The fact that you literally need to open up about half of all possible TCP and UDP ports in a firewall just to get all printing protocols over the network to work at all and that the vendors try to prevent you from using third party ink, and other consumables is good evidence that it is more the printer vendors fault than anyone else's.
Perhaps we need an "open source" laserprinter?
I wonder if even just an open source firmware for printers could work.
Actually, I think it might take a whole "open source" company - the printer itself is sold assembled at a profit (Much more expensive than printers today) but it can be assembled from available plans and off-the-shelf parts. The control inside the computer would probably be something a lot like a Raspberry Pi.
The ink is provided at the actual cost, and the formula for the ink is available.
The firmware is downloaded from the host computer on printer power-up, so that can be fully open source- allowing the user to correct or add functionality. Perhaps driven by a high-level "printer language" that would make writing printer firmware easy to understand and update.
I was thinking someone could make a firmware like Tasmota but for printers that can be installed on many existing printers, and a company could make a printer that runs that is designed to run that firmware just like how you can get smart home devices designed to run Tasmota. Also, we just need printers that properly support IPP.

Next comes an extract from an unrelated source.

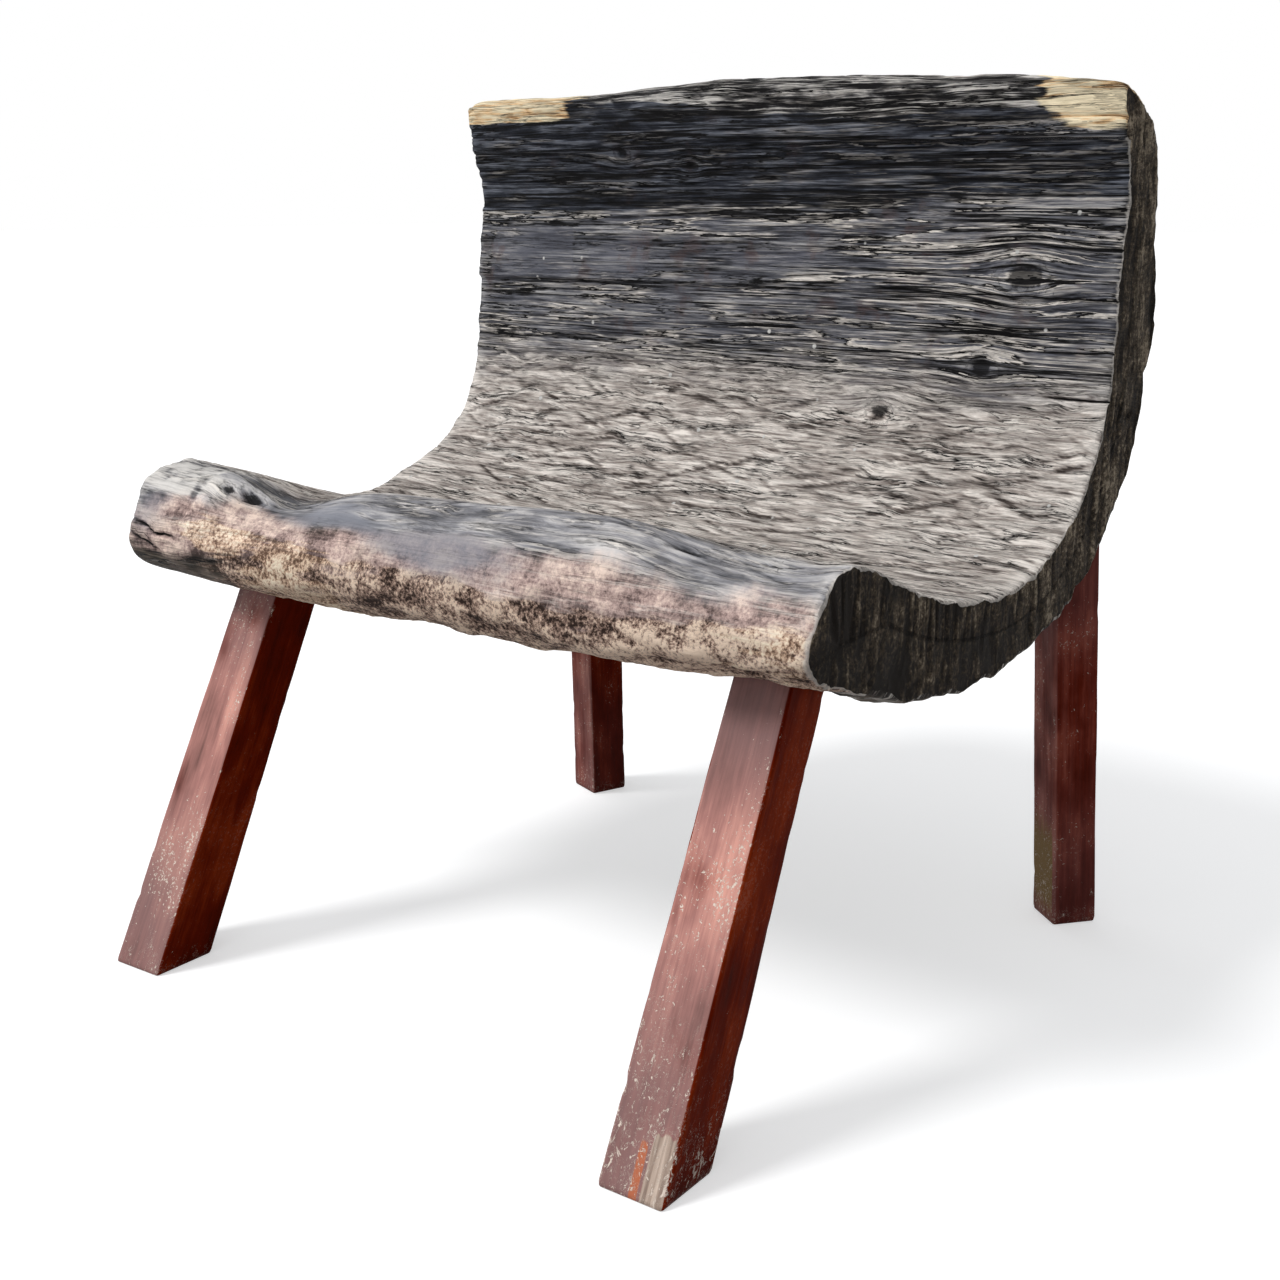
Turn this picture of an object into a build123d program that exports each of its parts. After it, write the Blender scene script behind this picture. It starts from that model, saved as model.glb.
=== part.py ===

But first, you will need to discover how to pry the existing firmware off so many different kinds of printers. This, unfortunately, is probably a DMCA violation (bypassing a security measure, for example, the code that forces one to use only 'approved' ink supplies)
I just did a test with my Brother printer on Windows. I saw one port opened for the print protocol and four or five for various name service protocols (because I have a homelab and have screwed around with DNS a little too much, apparently). If you're opening half of all possible TCP and UDP ports to get the printing protocol to work, you're doing something wrong.
I said "for all print protocols", as in all the ones network printers have to support to get all possible clients to work.
But why would you need to get all possible clients to work? Just get the ones that are actually on your network working. And don't open your Internet-facing firewall unless for some bizarre reason you have to print from over the Internet (can't really see a critical use case for this except for outliers).
Unless you're running a web cafe or something and have to support random laptops that people bring in. At that point security is out the window anyway because who knows what will be going on your network.
The point was that the protocols are badly designed and I was talking about firewalls between subnets.
If you have to print from a location away from your network ( like on a business trip ) us tailscale!